For small-scale fishers, “the problem is, we don’t have our own data – our history is just in our heads,” said Waldeck. “But if stocks are depleted, then we need to manage them, but from here, not Cape Town [the base of the fishing industry].”

He and Raemaeker are among the developers of a pioneering information-management mobile app for small-scale fishers with the power to help do that. It combines fisheries monitoring and maritime safety features, to which market data will soon be added.

The initiative, known as Abalobi, has won the support of DAFF, who have provided seed money and plan to adopt it as the official catch management system for the government’s small-scale fisheries policy.

The men at Shoshola’s house, all part of Abalobi, were thinking big when IRIN visited. They still remain uncertain as to whether the new policy will really bring the changes they need, but they are already in talks with Woolworths, South Africa’s top-end retailer.

Even if they cannot meet that level of demand, as a trendy niche in the fishmonger section, they aim to benefit from whatever training the store can provide on food standards and financial management.

Abalobi has been piloted in six sites in the Cape.
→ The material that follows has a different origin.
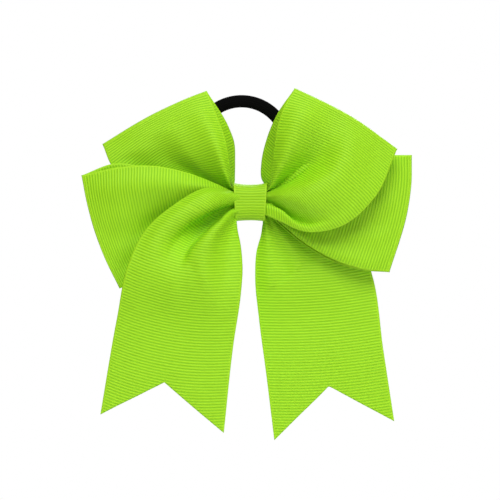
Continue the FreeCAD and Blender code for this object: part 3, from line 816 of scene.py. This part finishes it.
floor_mesh = bpy.data.meshes.new("floor")
bm = bmesh.new()
bmesh.ops.create_circle(bm, cap_ends=True, segments=96, radius=FLOOR_RADIUS)
bm.to_mesh(floor_mesh)
bm.free()
floor_material, _, floor_shader = new_material("pale_floor")
floor_shader.inputs["Base Color"].default_value = PALE_GREY
floor_shader.inputs["Roughness"].default_value = 0.9
floor_mesh.materials.append(floor_material)
floor = add_object("floor", floor_mesh)
floor.location = (KNOT_X * MM, 0, FLOOR_Z)

# The sky lights the bow softly, and the camera sees plain white paper instead of it.
world = bpy.data.worlds.new("studio")
world.use_nodes = True
sky = world.node_tree
ambient = sky.nodes["Background"]
ambient.inputs["Color"].default_value = WHITE
heading = node(sky, "ShaderNodeTexCoord")
split_heading = node(sky, "ShaderNodeSeparateXYZ")
sky.links.new(heading.outputs["Generated"], split_heading.inputs[0])
from_above = maths(sky, "MULTIPLY_ADD", split_heading.outputs["Z"], SKY_FROM_ABOVE, SKY_LEVEL)
sideways = maths(sky, "MULTIPLY", maths(sky, "ABSOLUTE", split_heading.outputs["X"]), SKY_AT_SIDES)
sky.links.new(maths(sky, "ADD", from_above, sideways), ambient.inputs["Strength"])
paper = node(sky, "ShaderNodeBackground")
paper.inputs["Color"].default_value = WHITE
paper.inputs["Strength"].default_value = 1.0
seen = node(sky, "ShaderNodeLightPath")
either = node(sky, "ShaderNodeMixShader")
sky.links.new(seen.outputs["Is Camera Ray"], either.inputs[0])
sky.links.new(ambient.outputs[0], either.inputs[1])
sky.links.new(paper.outputs[0], either.inputs[2])
sky.links.new(either.outputs[0], sky.nodes["World Output"].inputs["Surface"])
bpy.context.scene.world = world
bpy.context.scene.view_settings.view_transform = "Standard"

for name, place, power in LAMPS:
    light = bpy.data.lights.new(name, "AREA")
    light.shape = "DISK"
    light.size = LAMP_SIZE
    light.energy = power
    lamp = add_object(name, light)
    lamp.location = place
    lamp.rotation_euler = (Vector(LIT_POINT) - Vector(place)).to_track_quat("-Z", "Y").to_euler()
    lamp.visible_camera = False

camera_data = bpy.data.cameras.new("camera")
camera_data.sensor_width = SENSOR_MM
camera_data.lens = SENSOR_MM * CAMERA_DISTANCE / VIEW_WIDTH
camera_data.clip_start = CLIP_START
camera = add_object("camera", camera_data)
camera.location = (VIEW_MIDDLE[0], VIEW_MIDDLE[1] - CAMERA_DISTANCE, VIEW_MIDDLE[2])
camera.rotation_euler = (math.radians(90), 0, 0)
bpy.context.scene.camera = camera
Aside from the technical information it stores, recording catches and locations, it is the idea of potential social and economic change around which communities are mobilising.

Waldeck sees the next move as cutting out the marketers by pooling money within the cooperatives, guaranteeing a fair price to their members.

In the short-term it will be painful, given their lack of resources – and the response from the middlemen may also make things uncomfortable.

But Waldeck said the community had already been suffering for many years and could deal with the marketers and the gangsters. “All we know: we can’t work in the same way as our grandparents. We need to change the tide of poverty,” he told IRIN. “Fishing is money, but it’s currently money for someone else.”